--- BEGIN Data section ---

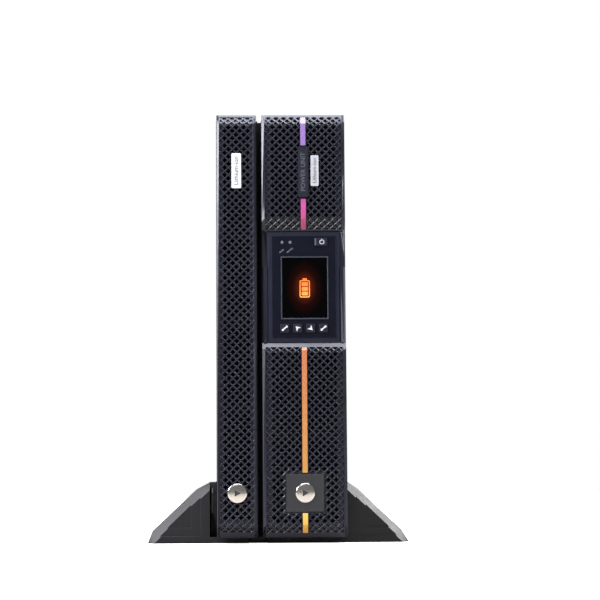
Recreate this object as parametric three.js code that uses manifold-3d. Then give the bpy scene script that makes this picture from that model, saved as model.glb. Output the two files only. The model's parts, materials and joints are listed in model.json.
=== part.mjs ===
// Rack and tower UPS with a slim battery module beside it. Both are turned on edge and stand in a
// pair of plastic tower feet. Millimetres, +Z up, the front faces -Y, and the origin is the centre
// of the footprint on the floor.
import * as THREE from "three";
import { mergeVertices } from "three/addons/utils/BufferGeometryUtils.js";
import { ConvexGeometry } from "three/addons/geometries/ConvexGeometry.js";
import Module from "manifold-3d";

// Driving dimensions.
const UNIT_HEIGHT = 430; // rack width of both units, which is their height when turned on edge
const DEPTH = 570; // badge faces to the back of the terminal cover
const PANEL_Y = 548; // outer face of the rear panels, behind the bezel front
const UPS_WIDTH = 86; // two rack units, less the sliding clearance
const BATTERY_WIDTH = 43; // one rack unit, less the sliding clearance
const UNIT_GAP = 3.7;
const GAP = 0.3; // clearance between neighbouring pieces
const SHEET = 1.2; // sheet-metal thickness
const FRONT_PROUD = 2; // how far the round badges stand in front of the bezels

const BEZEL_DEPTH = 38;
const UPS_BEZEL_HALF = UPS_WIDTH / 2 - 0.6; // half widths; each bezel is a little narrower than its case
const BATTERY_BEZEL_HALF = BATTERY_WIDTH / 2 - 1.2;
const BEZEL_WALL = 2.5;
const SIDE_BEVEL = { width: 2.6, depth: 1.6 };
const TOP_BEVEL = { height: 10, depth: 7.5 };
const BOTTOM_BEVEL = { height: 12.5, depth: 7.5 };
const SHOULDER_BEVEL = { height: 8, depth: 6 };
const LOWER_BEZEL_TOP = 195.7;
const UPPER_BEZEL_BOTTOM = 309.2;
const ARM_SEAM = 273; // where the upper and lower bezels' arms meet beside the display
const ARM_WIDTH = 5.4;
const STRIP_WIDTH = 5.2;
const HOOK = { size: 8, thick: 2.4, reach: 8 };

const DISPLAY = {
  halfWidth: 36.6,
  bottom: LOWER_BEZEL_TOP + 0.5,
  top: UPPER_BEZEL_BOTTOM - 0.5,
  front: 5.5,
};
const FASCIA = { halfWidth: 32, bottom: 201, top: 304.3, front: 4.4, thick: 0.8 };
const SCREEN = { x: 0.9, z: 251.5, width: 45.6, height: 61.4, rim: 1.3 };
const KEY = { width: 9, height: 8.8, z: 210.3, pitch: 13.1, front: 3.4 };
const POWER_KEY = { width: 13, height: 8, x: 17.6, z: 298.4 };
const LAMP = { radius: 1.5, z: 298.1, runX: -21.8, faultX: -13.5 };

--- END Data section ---

#### [The request]
Your task is to reproduce the whole listing exactly.

#### [Task response]
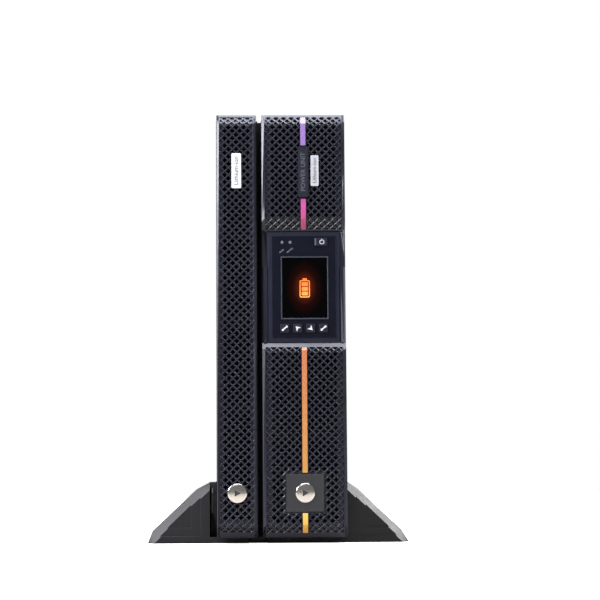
Recreate this object as parametric three.js code that uses manifold-3d. Then give the bpy scene script that makes this picture from that model, saved as model.glb. Output the two files only. The model's parts, materials and joints are listed in model.json.
=== part.mjs ===
// Rack and tower UPS with a slim battery module beside it. Both are turned on edge and stand in a
// pair of plastic tower feet. Millimetres, +Z up, the front faces -Y, and the origin is the centre
// of the footprint on the floor.
import * as THREE from "three";
import { mergeVertices } from "three/addons/utils/BufferGeometryUtils.js";
import { ConvexGeometry } from "three/addons/geometries/ConvexGeometry.js";
import Module from "manifold-3d";

// Driving dimensions.
const UNIT_HEIGHT = 430; // rack width of both units, which is their height when turned on edge
const DEPTH = 570; // badge faces to the back of the terminal cover
const PANEL_Y = 548; // outer face of the rear panels, behind the bezel front
const UPS_WIDTH = 86; // two rack units, less the sliding clearance
const BATTERY_WIDTH = 43; // one rack unit, less the sliding clearance
const UNIT_GAP = 3.7;
const GAP = 0.3; // clearance between neighbouring pieces
const SHEET = 1.2; // sheet-metal thickness
const FRONT_PROUD = 2; // how far the round badges stand in front of the bezels

const BEZEL_DEPTH = 38;
const UPS_BEZEL_HALF = UPS_WIDTH / 2 - 0.6; // half widths; each bezel is a little narrower than its case
const BATTERY_BEZEL_HALF = BATTERY_WIDTH / 2 - 1.2;
const BEZEL_WALL = 2.5;
const SIDE_BEVEL = { width: 2.6, depth: 1.6 };
const TOP_BEVEL = { height: 10, depth: 7.5 };
const BOTTOM_BEVEL = { height: 12.5, depth: 7.5 };
const SHOULDER_BEVEL = { height: 8, depth: 6 };
const LOWER_BEZEL_TOP = 195.7;
const UPPER_BEZEL_BOTTOM = 309.2;
const ARM_SEAM = 273; // where the upper and lower bezels' arms meet beside the display
const ARM_WIDTH = 5.4;
const STRIP_WIDTH = 5.2;
const HOOK = { size: 8, thick: 2.4, reach: 8 };

const DISPLAY = {
  halfWidth: 36.6,
  bottom: LOWER_BEZEL_TOP + 0.5,
  top: UPPER_BEZEL_BOTTOM - 0.5,
  front: 5.5,
};
const FASCIA = { halfWidth: 32, bottom: 201, top: 304.3, front: 4.4, thick: 0.8 };
const SCREEN = { x: 0.9, z: 251.5, width: 45.6, height: 61.4, rim: 1.3 };
const KEY = { width: 9, height: 8.8, z: 210.3, pitch: 13.1, front: 3.4 };
const POWER_KEY = { width: 13, height: 8, x: 17.6, z: 298.4 };
const LAMP = { radius: 1.5, z: 298.1, runX: -21.8, faultX: -13.5 };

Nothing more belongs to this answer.